Pivot tables won’t help you get your furniture through a door (unfortunately). They will help you group and summarize your data. Let’s look at an example of how powerful this can be.
Suppose we’re trying to calculate the total dollars lost to tornados in each state by month. Let’s use the small example table below.

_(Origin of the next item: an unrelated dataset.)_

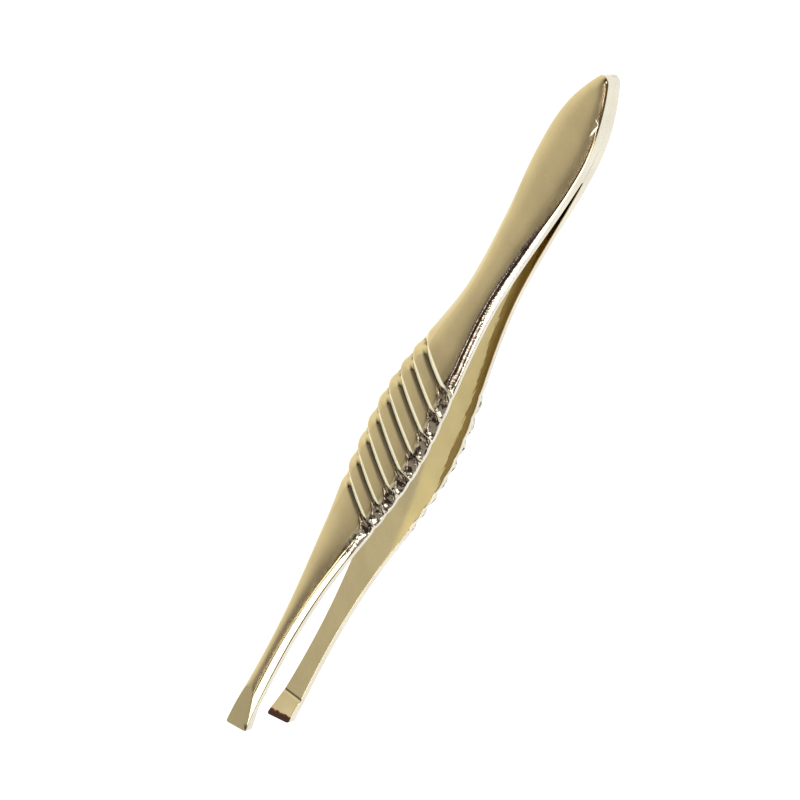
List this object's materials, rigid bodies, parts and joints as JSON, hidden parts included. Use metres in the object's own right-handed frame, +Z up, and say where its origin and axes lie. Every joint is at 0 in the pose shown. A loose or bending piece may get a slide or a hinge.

Year | Month | Losses ($) | Length (mi) | State | |
---|---|---|---|---|---|
1 | 2020 | March | 5,000 | .4 | TX |
2 | 2020 | February | 10,000 | 1.5 | FL |
3 | 2020 | January | 50,000 | .8 | AZ |
4 | 2020 | February | 25,000 | .9 | FL |
5 | 2020 | January | 30,000 | 1 | AZ |
6 | 2020 | January | 1,000 | 1.2 | TX |
We could answer this question by hand in three steps:
- Group together all rows with the same state and month.
- Collect the
Losses
values for all the rows in each group. - Sum the
Losses
for each group to report the total losses by group.
A pivot table is a separate table collecting the results of this process. That might sound a bit abstract, so let’s go through this step-by-step.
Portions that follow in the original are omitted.